The court also addressed appellants’ contention on the demand provision contained in the note:

We agree with the Magistrate that just as Irving’s discretion whether or not to advance funds is limited by an obligation of good faith performance, so too would be its power to demand repayment.  The demand provision is a kind of acceleration clause, upon which the Uniform Commercial Code and the courts have imposed limitations of reasonableness and fairness.  K.M.C. Co., at 760

Again, this is the minority position, and is not consistent with the language contained in the comments to Section 1-309.
            I certainly understand the strong policy arguments which support the right of a holder of a demand note to enforce accordingly.  However, I would not hesitate to argue for a good faith requirement in a demand note regardless of the comment in Section 1-309 and the cases which hold otherwise.  First, the comments are not law.  Second, Section 1-304 requires good faith in all contracts and duties under the Code.  Third, Section 1-302 states that the parties to an agreement cannot disclaim the obligation of good faith showing how important the concept is under the UCC.
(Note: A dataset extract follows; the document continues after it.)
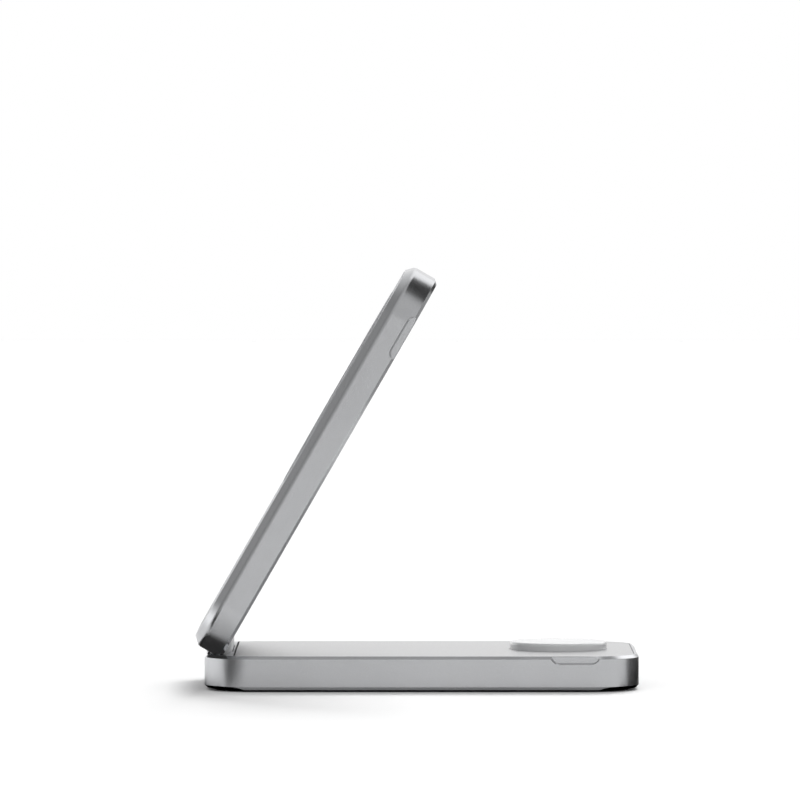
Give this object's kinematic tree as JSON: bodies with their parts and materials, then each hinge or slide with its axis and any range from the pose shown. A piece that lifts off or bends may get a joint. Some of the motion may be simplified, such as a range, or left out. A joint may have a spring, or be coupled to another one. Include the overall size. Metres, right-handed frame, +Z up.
{
  "type": "magnetic power bank",
  "caption": "Folding magnetic power bank and charging stand: a flat base with an earbud deck and a watch puck, and a hinged magnetic phone panel leaning over it.",
  "frame": {"origin": "middle of the base's footprint on the table, on the bottom face of the foot pad", "axes": "+Z up, +X along the base from the hinge towards the watch puck, +Y across towards the wall with the power button"},
  "size_m": [0.1123, 0.0663, 0.1063],
  "materials": {
    "frame_aluminium": "bead-blasted and clear anodised, with polished chamfers",
    "silver_plate": "fine satin silver paint on a moulded plate",
    "face_plate": "soft-touch silver grey",
    "soft_silicone": "matte light grey silicone",
    "foot_silicone": "matte dark silicone",
    "puck_plastic": "smooth moulded white",
    "knuckle_steel": "machined and blasted, light grey",
    "steel": "turned steel",
    "spring_steel": "rolled spring steel",
    "copper_wire": "wound copper wire",
    "ferrite": "dark pressed ferrite sheet",
    "magnet": "nickel-plated magnet",
    "cell_foil": "laminated foil pouch",
    "circuit_board": "solder-masked board",
    "socket_steel": "drawn steel shell",
    "switch_plastic": "moulded black",
    "light_plastic": "clear moulded light pipe"
  },
  "bodies": {
    "base": {"base_frame": "frame_aluminium", "base_deck": "silver_plate", "foot_pad": "foot_silicone", "watch_puck": "puck_plastic", "watch_coil": "copper_wire", "watch_magnet": "magnet", "watch_ferrite": "ferrite", "earbud_coil": "copper_wire", "earbud_ferrite": "ferrite", "base_battery": "cell_foil", "base_board": "circuit_board", "board_screws": "steel", "charge_socket": "socket_steel", "power_switch": "switch_plastic", "light_pipe": "light_plastic", "hinge_block": "knuckle_steel", "hinge_screws": "steel", "friction_clips": "spring_steel", "hinge_washers": "switch_plastic"},
    "panel": {"panel_frame": "frame_aluminium", "phone_face": "face_plate", "soft_ring": "soft_silicone", "inner_cover": "silver_plate", "magnet_ring": "magnet", "alignment_magnet": "magnet", "phone_coil": "copper_wire", "phone_ferrite": "ferrite", "panel_battery": "cell_foil", "panel_board": "circuit_board", "hinge_pin": "steel", "pin_keepers": "steel", "keeper_screws": "steel"},
    "button": {"power_button": "frame_aluminium"}
  },
  "joints": [
    {"name": "fold", "type": "hinge", "parent": "base", "child": "panel", "pos_m": [-0.0516, 0, 0.01215], "axis": [0, 1, 0], "range_deg": [0, 60]},
    {"name": "power_press", "type": "slide", "parent": "base", "child": "button", "axis": [0, -1, 0], "range_m": [0, 0.0004], "stiffness_N_per_m": 3000}
  ]
}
            Suggestion: If you represent a client on whom a demand has been made, with no commercial grounds for making the demand, I would suggest going back to Section 1-103(b) and finding a supplemental principal of law which will create a favorable result. For example, a bad faith demand on a note may be acceptable under Article 3, but the result itself might be inequitable.  Equity is a supplemental principle of law which applies and as we saw in In re Invenux, the provisions of Article 1 can be used to override certain substantive provisions of other Articles.